Should I compare my insurance policy on price alone?
The first consideration is to know the premium structure. Most policy premiums step up as you age, i.e. they are age-based. But some policies have a flat/level premium across the life of their policies, or until a specific age. Long-term, you are usually better to keep Level Premium policies unless you have an immediate need to get as much as cover as you can, for a fixed outlay.
And there are other considerations too:
When will the cover expire?
Will it pay out earlier for a Terminal Illness?
Are there any Special Events included, e.g. you are able to increase your cover, without medical information required, if you marry, have a child, take out a mortgage, or get divorce.
What do the policy Exclusions say? These can vary a lot between insurers and you must know these. Some refuse to pay for certain hazardous pursuits, or countries visited.
Can the insurer change the Policy Terms, e.g. as advances in technology change treatments?
Will your pre-existing health conditions be assessed at claim time, meaning serious uncertainty at a time of most need?
Have the premiums been reduced because of higher sum insured, or other covers like Disability or Trauma insurance have been included?

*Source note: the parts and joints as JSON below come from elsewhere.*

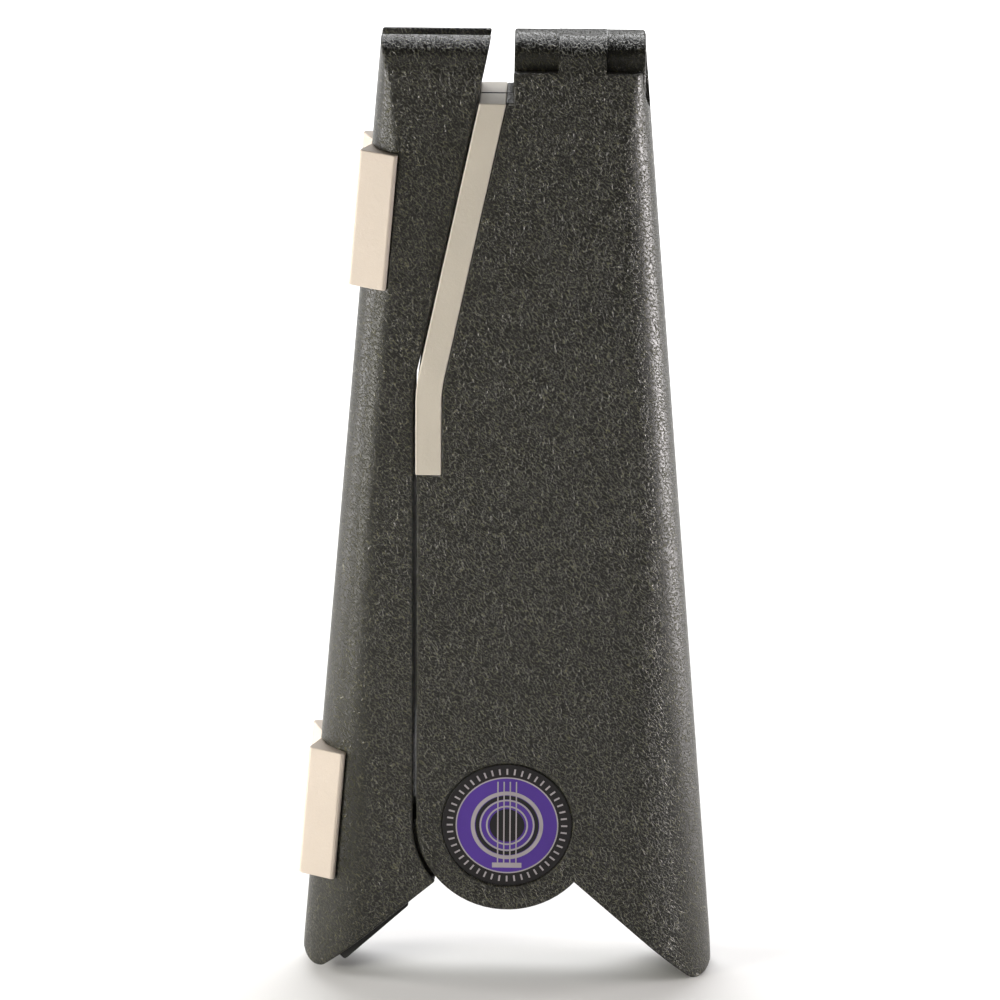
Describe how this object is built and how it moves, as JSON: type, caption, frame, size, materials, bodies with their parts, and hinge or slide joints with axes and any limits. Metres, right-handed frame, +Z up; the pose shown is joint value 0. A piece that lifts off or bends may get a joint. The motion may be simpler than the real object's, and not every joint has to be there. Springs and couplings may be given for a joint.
{
  "type": "folding instrument stand",
  "caption": "Folding tabletop stand for a ukulele or small guitar, folded shut: two hinged halves, each an upright with a swing-down padded arm.",
  "frame": {"origin": "on the floor, under the middle of the folded stand's bounding box", "axes": "+Z up along the folded stand; +X to the right in the front view, from the arms towards the uprights; +Y from the front half to the rear half"},
  "size_m": [0.1018, 0.0268, 0.236],
  "materials": {
    "shell": "leather-grained moulding, semi-gloss",
    "cover": "fine matt moulding",
    "pad": "soft matt elastomer",
    "foot": "soft matt elastomer",
    "bumper": "matt black rubber",
    "badge": "printed gloss disc",
    "steel": "plain turned steel",
    "screw": "zinc-plated steel"
  },
  "bodies": {
    "front_side": {"front_upright_shell": "shell", "front_upright_cover": "cover", "front_upright_screws": "screw", "front_backrest_pad": "pad", "front_badge": "badge", "front_pivot_washer": "steel", "front_wave_washer": "steel", "front_pivot_screw": "screw"},
    "rear_side": {"rear_upright_shell": "shell", "rear_upright_cover": "cover", "rear_upright_screws": "screw", "rear_backrest_pad": "pad", "rear_badge": "badge", "rear_pivot_washer": "steel", "rear_wave_washer": "steel", "rear_pivot_screw": "screw", "hinge_pin": "steel"},
    "front_arm": {"front_arm_shell": "shell", "front_arm_cover": "cover", "front_arm_screws": "screw", "front_cradle_pad": "pad", "front_toe_foot": "foot", "front_heel_foot": "foot", "front_stop_bumper": "bumper"},
    "rear_arm": {"rear_arm_shell": "shell", "rear_arm_cover": "cover", "rear_arm_screws": "screw", "rear_cradle_pad": "pad", "rear_toe_foot": "foot", "rear_heel_foot": "foot", "rear_stop_bumper": "bumper"}
  },
  "joints": [
    {"name": "spread_hinge", "type": "hinge", "parent": "front_side", "child": "rear_side", "pos_m": [0.0153, 0, 0.2275], "axis": [1, 0, 0], "range_deg": [0, 38]},
    {"name": "front_arm_swing", "type": "hinge", "parent": "front_side", "child": "front_arm", "pos_m": [0.00035, -0.0075, 0.0412], "axis": [0, -1, 0], "range_deg": [0, 94.9]},
    {"name": "rear_arm_swing", "type": "hinge", "parent": "rear_side", "child": "rear_arm", "pos_m": [0.00035, 0.0075, 0.0412], "axis": [0, -1, 0], "range_deg": [0, 94.9]}
  ]
}
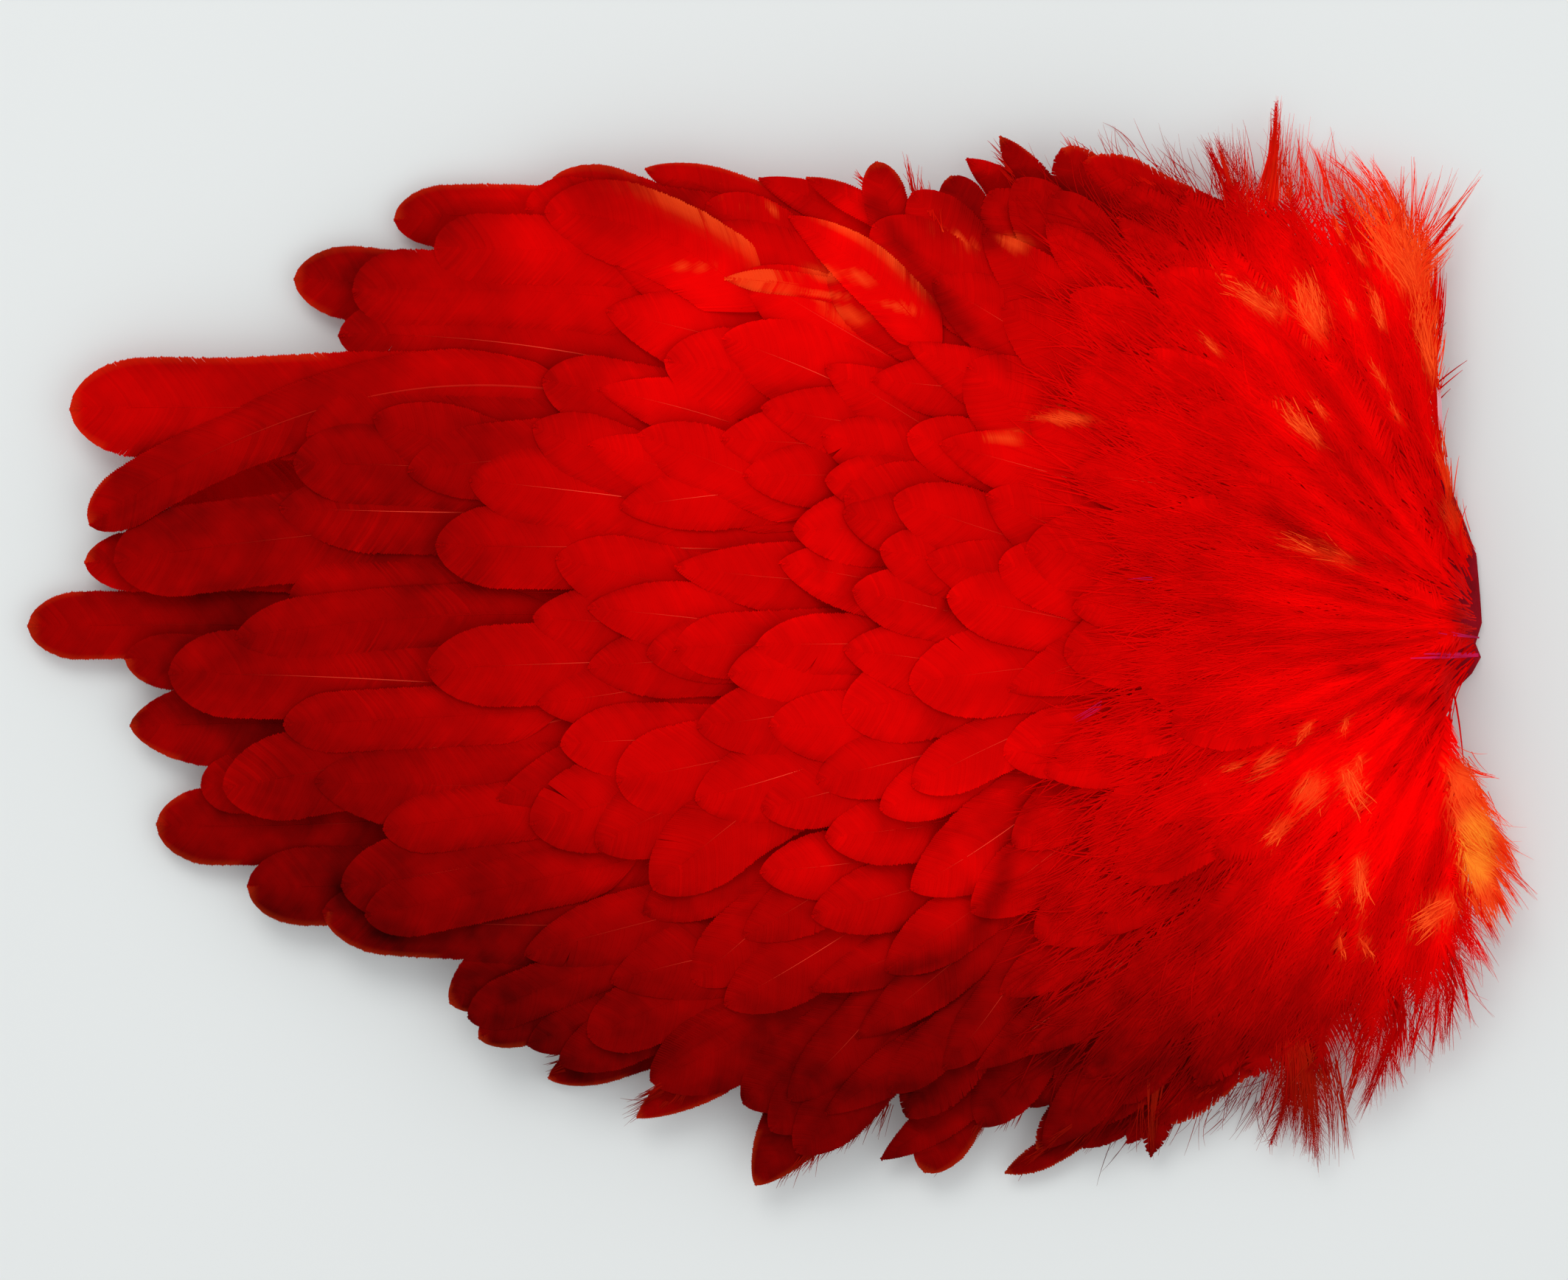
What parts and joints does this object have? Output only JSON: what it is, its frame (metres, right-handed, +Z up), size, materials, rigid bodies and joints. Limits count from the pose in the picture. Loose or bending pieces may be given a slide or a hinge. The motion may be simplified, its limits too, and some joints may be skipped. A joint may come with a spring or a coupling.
{
  "type": "hen saddle hackle",
  "caption": "Flat dyed patch of hen skin with overlapping soft feathers fanning back from its bare front end, lying feather side up.",
  "frame": {"origin": "on the underside of the skin, below the middle of the patch, where it rests", "axes": "+X towards the skin's bare front end, against the lie of the feathers; +Z up, out of the feather side"},
  "size_m": [0.1624, 0.1201, 0.0121],
  "materials": {
    "skin": "dyed dried hide, matt, dark crimson",
    "feather": "dyed contour feathers, soft sheen, deep red with paler shafts",
    "down": "dyed downy feathers, fluffy and matt, orange red"
  },
  "bodies": {
    "root": {"skin": "skin", "saddle_feather_01": "feather", "saddle_feather_02": "feather", "saddle_feather_03": "feather", "saddle_feather_04": "feather", "saddle_feather_05": "feather", "saddle_feather_06": "feather", "saddle_feather_07": "feather", "saddle_feather_08": "feather", "saddle_feather_09": "feather", "saddle_feather_10": "feather", "lower_flank_feather_01": "feather", "lower_flank_feather_02": "feather", "lower_flank_feather_03": "feather", "lower_flank_feather_04": "feather", "lower_flank_feather_05": "feather", "lower_flank_feather_06": "feather", "lower_flank_feather_07": "feather", "lower_flank_feather_08": "feather", "lower_flank_feather_09": "feather", "upper_flank_feather_01": "feather", "upper_flank_feather_02": "feather", "upper_flank_feather_03": "feather", "upper_flank_feather_04": "feather", "upper_flank_feather_05": "feather", "upper_flank_feather_06": "feather", "upper_flank_feather_07": "feather", "upper_flank_feather_08": "feather", "upper_flank_feather_09": "feather", "upper_flank_feather_10": "feather", "upper_flank_feather_11": "feather", "lower_down_tuft_01": "down", "lower_down_tuft_02": "down", "lower_down_tuft_03": "down", "lower_down_tuft_04": "down", "lower_down_tuft_05": "down", "lower_down_tuft_06": "down", "lower_down_tuft_07": "down", "lower_down_tuft_08": "down", "upper_down_tuft_01": "down", "upper_down_tuft_02": "down", "upper_down_tuft_03": "down", "upper_down_tuft_04": "down", "upper_down_tuft_05": "down", "upper_down_tuft_06": "down", "cover_feather_01": "feather", "cover_feather_02": "feather", "cover_feather_03": "feather", "cover_feather_04": "feather", "cover_feather_05": "feather", "cover_feather_06": "feather", "cover_feather_07": "feather", "cover_feather_08": "feather", "cover_feather_09": "feather", "cover_feather_10": "feather", "cover_feather_11": "feather", "cover_feather_12": "feather", "cover_feather_13": "feather", "cover_feather_14": "feather", "cover_feather_15": "feather"}
  },
  "joints": []
}
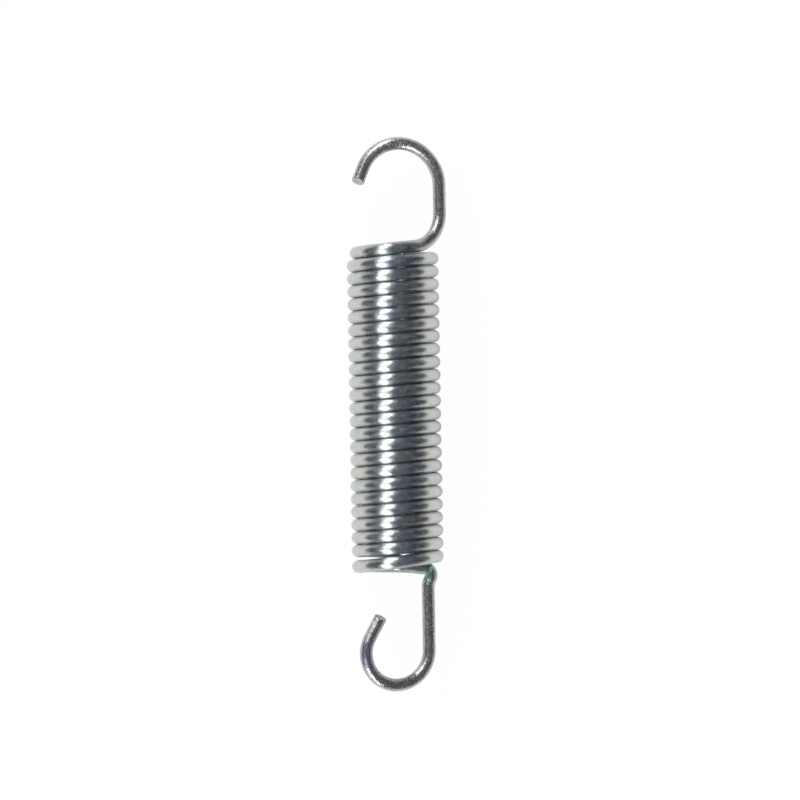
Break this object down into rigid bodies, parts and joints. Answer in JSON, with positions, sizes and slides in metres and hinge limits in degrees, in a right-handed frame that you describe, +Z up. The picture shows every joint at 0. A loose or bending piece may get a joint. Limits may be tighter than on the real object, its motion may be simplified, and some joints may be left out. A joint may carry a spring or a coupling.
{
  "type": "extension spring",
  "caption": "Close-wound extension spring of round zinc-plated wire, with an open hook at each end, for pulling two parts together.",
  "frame": {"origin": "centre of the bounding box in X and Y, on the surface that the spring lies on", "axes": "+Y along the coil toward the top hook, +X toward the side of the hooks' legs, +Z up from the surface"},
  "size_m": [0.0196, 0.1086, 0.0181],
  "materials": {
    "zinc_wire": "bright zinc plating over spring steel wire"
  },
  "bodies": {
    "root": {"spring": "zinc_wire"}
  },
  "joints": []
}
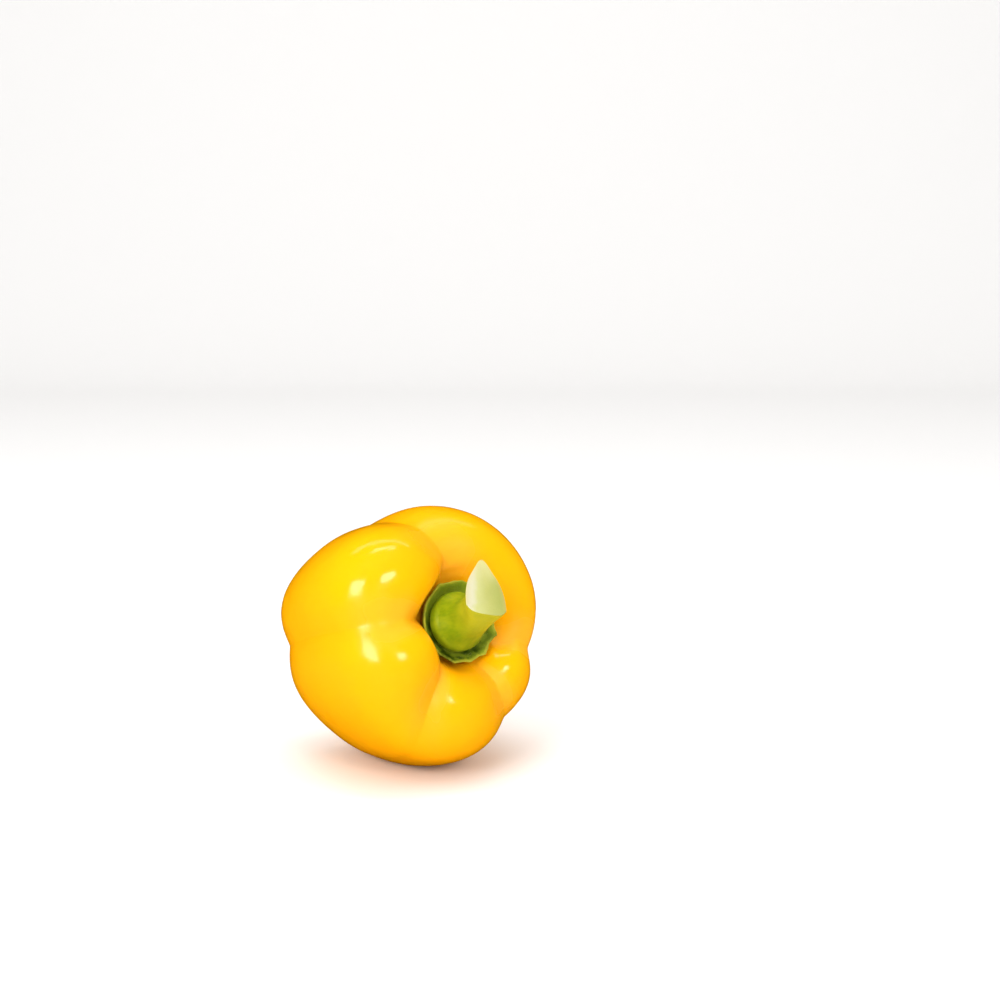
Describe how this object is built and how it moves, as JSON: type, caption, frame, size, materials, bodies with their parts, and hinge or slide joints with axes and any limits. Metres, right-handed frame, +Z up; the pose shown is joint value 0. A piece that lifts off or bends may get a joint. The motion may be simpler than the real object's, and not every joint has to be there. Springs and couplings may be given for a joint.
{
  "type": "bell pepper",
  "caption": "Blocky yellow bell pepper lying on its side, with its green calyx and cut stem.",
  "frame": {"origin": "middle of the outer box, on the plane of the flat spot that the pepper lies on", "axes": "+Z up, -Y towards the viewer of the picture; the stem end faces -Y, turned 34 degrees towards +X and raised 17 degrees"},
  "size_m": [0.0886, 0.091, 0.0885],
  "materials": {
    "fruit_skin": "glossy",
    "calyx_green": "satin",
    "stem_green": "satin"
  },
  "bodies": {
    "root": {"fruit": "fruit_skin", "calyx": "calyx_green", "stem": "stem_green"}
  },
  "joints": []
}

If you need help, here are some options:
Insurers websites usually provide thorough detail of their policies.
Organisations such as Life Direct provide policy-comparison information.
Insurance and Financial Advisers – many who specialise in insurance, pay a commercial research house to assist them to analyse policies.
Finally, you may wish to check out the insurance company’s financial strength for reputation paying claims. There are many ways to access insurance products and the level of service and support will depend on the resources available at your preferred point of purchase.
So you can see it’s not just about price. The price differences often highlights the product competitiveness between insurers, as well as the product simplicity offered by some. Don’t be fooled into changing insurer, or your existing policy, before you examine the differences…..and any potential conflict of interest.